Декретом от 27 апреля предписывалось слияние департаментских банков с Французским банком; другим декретом, от 2 мая 1848 г., ему разрешалось увеличить выпуск билетов до 442 миллионов франков. Декретом от 22 декабря 1849 г. максимум выпуска банкнот был доведен до 525 миллионов франков. Наконец, закон 6 августа 1850 г. опять установил право обмена банкнот на деньги. Эти факты — непрерывное увеличение обращения банкнот, концентрация всего французского кредита в руках банка и накопление всего французского золота и серебра в его подвалах — привели г-на Прудона к заключению, что банк теперь должен сбросить свою старую змеиную шкуру и превратиться в прудоновский народный банк.

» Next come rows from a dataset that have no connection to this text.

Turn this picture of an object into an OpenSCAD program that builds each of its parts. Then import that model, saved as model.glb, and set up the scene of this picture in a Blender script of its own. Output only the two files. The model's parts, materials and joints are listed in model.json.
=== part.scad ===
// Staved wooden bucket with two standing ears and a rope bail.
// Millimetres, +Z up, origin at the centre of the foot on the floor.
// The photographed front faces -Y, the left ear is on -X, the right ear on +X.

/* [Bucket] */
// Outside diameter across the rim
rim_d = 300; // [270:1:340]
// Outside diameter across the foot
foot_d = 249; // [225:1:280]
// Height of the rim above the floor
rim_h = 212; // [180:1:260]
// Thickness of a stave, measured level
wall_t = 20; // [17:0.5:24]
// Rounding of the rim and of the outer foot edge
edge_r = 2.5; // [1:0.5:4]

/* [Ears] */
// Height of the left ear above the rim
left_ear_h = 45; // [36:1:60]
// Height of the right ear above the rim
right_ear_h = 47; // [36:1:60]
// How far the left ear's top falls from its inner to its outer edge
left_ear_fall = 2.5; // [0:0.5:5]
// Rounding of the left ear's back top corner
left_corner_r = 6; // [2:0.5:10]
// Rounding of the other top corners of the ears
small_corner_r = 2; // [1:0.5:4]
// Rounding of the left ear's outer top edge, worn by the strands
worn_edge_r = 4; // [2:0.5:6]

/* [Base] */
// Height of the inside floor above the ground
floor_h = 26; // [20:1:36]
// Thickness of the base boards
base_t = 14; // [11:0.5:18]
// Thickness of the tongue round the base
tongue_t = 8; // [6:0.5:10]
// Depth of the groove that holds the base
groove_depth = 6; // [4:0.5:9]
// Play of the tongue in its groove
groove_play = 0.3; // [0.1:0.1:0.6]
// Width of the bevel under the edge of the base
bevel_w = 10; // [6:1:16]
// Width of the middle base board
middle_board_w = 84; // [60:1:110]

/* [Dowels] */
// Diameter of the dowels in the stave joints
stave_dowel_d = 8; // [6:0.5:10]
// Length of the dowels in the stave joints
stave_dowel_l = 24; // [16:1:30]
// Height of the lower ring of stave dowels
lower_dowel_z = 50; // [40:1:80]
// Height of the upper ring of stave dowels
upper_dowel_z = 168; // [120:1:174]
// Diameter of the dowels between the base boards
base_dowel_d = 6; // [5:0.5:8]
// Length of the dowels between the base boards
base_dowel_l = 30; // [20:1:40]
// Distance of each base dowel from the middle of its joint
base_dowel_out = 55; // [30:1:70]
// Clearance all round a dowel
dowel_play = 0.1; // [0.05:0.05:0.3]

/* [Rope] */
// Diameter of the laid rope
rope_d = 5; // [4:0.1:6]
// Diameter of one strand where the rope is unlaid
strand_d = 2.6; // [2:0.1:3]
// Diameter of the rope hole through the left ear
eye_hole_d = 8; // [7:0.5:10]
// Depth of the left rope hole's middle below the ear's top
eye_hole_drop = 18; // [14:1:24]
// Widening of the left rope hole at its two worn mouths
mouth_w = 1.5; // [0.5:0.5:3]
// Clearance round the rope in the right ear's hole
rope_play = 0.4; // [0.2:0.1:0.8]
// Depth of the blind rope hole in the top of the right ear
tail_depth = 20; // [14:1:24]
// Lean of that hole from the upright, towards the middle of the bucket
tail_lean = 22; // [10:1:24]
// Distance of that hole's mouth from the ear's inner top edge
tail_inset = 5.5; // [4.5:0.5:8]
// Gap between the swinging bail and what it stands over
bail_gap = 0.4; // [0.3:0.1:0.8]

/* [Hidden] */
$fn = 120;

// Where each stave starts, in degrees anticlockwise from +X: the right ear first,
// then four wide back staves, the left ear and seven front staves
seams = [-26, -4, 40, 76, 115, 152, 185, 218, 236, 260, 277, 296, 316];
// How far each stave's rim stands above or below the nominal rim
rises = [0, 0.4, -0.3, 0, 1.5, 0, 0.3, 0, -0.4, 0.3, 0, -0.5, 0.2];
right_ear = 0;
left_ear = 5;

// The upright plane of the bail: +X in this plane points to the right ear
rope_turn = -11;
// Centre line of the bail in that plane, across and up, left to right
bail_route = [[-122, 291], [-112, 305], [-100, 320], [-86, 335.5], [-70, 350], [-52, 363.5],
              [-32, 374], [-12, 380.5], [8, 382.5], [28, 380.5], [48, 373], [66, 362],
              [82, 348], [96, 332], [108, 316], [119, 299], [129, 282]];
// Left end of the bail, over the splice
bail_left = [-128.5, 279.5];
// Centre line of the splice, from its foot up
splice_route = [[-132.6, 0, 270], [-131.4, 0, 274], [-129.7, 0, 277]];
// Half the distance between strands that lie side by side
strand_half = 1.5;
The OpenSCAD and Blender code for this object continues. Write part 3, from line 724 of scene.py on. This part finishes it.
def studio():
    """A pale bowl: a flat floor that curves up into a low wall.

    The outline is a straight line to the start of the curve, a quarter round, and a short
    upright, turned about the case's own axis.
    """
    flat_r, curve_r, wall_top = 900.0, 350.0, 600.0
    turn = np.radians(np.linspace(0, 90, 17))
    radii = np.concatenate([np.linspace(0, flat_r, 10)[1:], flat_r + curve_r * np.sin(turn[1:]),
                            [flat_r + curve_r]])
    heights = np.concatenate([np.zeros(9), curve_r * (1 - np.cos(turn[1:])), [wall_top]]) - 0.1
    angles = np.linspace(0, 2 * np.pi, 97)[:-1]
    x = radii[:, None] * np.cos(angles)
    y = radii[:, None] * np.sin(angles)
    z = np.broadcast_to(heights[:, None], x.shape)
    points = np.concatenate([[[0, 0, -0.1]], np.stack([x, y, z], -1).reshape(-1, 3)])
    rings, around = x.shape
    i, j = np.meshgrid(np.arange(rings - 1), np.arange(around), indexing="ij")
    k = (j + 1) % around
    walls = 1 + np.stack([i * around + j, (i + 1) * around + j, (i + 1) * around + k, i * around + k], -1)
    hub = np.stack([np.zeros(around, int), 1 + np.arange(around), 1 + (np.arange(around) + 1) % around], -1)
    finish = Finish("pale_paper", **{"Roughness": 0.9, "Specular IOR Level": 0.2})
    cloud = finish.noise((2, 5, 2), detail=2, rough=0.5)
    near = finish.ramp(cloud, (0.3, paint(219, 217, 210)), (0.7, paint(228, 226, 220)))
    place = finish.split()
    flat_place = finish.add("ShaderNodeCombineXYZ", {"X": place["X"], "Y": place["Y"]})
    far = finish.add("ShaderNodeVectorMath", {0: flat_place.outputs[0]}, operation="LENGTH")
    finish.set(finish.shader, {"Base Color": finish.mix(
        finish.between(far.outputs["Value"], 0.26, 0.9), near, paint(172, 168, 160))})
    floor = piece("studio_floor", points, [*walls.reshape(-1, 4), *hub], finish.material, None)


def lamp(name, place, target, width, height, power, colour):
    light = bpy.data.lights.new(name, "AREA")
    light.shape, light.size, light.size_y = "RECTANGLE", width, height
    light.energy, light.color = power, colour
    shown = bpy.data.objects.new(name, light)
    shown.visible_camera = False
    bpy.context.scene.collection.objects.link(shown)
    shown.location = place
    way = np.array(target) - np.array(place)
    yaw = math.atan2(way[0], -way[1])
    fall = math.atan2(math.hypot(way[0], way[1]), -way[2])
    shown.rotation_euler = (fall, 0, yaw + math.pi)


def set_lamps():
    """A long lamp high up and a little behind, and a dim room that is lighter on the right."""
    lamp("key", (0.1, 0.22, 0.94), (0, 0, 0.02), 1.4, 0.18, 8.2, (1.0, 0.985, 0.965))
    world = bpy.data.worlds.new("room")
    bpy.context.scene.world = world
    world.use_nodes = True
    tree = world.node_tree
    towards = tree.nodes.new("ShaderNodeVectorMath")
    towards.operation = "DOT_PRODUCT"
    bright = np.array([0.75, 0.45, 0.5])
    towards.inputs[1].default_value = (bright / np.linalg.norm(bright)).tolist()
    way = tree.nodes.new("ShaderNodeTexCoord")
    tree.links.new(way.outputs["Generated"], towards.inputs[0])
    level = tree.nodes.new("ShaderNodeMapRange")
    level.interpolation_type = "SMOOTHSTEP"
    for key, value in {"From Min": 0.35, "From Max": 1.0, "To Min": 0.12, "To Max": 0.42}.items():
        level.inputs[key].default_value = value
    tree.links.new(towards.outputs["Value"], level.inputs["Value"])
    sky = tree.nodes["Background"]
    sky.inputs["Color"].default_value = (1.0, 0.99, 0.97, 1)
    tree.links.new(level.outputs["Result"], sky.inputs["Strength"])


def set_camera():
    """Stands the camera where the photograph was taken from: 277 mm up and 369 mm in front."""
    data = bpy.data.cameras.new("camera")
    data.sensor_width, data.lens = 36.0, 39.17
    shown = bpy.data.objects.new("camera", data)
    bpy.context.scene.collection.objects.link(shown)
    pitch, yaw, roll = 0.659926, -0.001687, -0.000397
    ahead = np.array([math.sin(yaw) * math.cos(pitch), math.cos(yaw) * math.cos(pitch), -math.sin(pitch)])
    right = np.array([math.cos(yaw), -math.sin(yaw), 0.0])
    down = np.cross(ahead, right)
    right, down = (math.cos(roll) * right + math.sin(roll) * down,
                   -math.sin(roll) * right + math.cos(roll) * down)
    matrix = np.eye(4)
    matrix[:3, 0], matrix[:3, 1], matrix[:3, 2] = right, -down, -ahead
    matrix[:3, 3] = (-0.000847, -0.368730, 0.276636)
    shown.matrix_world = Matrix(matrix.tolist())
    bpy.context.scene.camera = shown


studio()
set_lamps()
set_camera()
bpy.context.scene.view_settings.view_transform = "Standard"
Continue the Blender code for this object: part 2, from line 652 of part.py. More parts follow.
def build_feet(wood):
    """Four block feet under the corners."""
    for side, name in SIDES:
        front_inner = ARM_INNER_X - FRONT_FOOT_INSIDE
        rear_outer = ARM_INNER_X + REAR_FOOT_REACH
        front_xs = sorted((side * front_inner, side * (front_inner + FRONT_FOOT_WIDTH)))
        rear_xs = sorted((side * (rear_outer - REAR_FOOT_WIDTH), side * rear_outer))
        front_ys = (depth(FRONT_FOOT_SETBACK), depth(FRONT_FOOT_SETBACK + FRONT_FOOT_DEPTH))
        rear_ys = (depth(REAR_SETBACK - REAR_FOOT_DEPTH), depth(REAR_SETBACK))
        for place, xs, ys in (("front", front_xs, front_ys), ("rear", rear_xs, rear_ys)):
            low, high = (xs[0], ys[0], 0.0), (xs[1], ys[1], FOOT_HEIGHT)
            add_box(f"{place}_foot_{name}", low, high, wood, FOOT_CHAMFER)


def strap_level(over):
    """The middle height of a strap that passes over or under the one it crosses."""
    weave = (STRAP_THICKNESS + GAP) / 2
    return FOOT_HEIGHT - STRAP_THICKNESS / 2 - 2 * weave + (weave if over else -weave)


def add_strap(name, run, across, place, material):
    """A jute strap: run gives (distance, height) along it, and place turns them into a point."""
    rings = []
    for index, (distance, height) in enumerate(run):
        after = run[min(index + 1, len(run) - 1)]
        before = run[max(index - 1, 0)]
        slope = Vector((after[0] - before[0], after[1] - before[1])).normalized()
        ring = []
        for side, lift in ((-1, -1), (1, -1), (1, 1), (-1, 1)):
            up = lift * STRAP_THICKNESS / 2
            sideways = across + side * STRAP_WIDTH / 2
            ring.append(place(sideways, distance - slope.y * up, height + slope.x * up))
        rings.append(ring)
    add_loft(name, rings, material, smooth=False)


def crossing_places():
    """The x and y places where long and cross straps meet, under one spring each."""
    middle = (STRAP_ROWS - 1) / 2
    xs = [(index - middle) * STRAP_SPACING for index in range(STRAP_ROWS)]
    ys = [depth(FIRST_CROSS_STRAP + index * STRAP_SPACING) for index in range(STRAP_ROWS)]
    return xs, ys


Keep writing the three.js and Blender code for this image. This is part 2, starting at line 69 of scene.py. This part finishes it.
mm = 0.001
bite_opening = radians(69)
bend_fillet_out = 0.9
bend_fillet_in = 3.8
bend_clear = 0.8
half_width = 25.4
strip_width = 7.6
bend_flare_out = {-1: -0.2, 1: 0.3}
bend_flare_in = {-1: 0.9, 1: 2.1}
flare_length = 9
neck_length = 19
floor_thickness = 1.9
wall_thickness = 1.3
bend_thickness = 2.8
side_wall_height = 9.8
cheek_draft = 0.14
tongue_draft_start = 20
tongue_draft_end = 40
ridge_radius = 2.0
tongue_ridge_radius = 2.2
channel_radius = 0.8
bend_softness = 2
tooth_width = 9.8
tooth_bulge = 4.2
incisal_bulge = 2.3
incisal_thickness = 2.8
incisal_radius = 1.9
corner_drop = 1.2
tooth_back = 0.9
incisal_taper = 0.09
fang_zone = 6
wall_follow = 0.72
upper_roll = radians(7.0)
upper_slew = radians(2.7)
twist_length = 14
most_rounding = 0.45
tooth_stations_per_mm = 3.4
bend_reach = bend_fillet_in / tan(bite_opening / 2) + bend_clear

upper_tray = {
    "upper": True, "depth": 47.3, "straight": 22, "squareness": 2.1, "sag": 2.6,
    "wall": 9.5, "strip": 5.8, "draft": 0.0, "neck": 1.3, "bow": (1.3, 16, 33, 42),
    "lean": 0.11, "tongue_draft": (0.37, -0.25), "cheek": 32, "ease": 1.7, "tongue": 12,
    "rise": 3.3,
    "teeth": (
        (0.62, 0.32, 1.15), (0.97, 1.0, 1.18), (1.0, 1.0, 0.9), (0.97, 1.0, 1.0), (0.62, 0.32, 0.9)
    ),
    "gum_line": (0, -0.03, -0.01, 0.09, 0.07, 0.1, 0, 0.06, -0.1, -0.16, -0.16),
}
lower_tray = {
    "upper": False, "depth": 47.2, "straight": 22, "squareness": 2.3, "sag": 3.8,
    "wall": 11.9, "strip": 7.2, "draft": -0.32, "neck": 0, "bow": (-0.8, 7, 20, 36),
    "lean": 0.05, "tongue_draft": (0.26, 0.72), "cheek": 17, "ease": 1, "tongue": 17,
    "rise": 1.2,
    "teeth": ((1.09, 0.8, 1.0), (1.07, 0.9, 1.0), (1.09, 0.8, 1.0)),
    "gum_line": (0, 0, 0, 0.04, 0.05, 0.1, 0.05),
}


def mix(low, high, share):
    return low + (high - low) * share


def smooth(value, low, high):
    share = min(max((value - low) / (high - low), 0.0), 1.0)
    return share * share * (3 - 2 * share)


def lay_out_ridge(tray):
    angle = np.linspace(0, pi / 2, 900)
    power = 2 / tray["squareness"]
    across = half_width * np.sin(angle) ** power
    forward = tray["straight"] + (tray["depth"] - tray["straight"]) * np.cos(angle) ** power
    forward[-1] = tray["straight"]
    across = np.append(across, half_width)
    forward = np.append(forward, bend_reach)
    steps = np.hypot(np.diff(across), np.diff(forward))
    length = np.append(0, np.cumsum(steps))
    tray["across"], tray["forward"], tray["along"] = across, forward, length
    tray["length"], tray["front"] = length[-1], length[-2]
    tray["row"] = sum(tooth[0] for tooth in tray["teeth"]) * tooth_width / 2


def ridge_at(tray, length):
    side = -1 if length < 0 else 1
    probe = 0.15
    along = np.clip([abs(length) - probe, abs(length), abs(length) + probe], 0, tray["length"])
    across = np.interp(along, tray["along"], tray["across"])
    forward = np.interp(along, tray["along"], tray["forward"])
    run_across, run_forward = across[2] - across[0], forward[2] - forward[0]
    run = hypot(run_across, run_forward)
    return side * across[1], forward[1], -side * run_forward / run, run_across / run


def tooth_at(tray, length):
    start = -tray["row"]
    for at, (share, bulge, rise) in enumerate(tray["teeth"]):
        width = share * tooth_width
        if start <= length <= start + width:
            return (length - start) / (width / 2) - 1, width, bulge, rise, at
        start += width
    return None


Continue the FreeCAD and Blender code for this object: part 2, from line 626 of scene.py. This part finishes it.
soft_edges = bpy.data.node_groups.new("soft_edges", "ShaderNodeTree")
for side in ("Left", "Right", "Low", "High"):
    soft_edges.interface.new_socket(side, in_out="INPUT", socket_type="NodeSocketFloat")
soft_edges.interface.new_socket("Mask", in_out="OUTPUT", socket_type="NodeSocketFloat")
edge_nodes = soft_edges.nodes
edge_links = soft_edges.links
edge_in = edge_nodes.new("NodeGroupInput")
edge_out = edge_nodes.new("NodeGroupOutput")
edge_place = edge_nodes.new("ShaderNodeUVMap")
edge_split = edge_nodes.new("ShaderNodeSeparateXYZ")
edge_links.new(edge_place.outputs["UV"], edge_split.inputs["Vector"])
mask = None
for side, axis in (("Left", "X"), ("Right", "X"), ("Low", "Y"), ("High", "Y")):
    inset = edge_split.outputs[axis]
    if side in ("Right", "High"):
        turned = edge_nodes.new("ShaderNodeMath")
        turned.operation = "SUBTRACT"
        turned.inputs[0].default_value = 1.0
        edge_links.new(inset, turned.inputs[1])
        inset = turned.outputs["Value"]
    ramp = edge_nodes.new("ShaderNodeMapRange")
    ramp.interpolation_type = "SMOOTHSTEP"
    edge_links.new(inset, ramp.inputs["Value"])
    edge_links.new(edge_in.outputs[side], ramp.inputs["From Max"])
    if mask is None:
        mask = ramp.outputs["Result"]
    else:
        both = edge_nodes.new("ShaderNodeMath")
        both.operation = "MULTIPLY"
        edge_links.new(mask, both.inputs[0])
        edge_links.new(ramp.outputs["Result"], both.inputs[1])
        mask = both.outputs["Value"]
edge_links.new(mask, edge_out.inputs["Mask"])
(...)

На самом же деле Прудону не нужно было даже быть знакомым с историей банковой рестрикции в Англии с 1797 по 1819 г., ему надо было только бросить взгляд по ту сторону канала, чтобы увидеть, что этот неслыханный для него в истории буржуазного общества факт был не чем иным, как весьма нормальным буржуазным явлением, которое только во Франции наступило теперь впервые. Мы видим, что мнимо-революционные теоретики, которые вслед за временным правительством задавали тон в Париже, были так же невежественны в вопросе о характере и результатах принятых мероприятий, как и сами господа из временного правительства.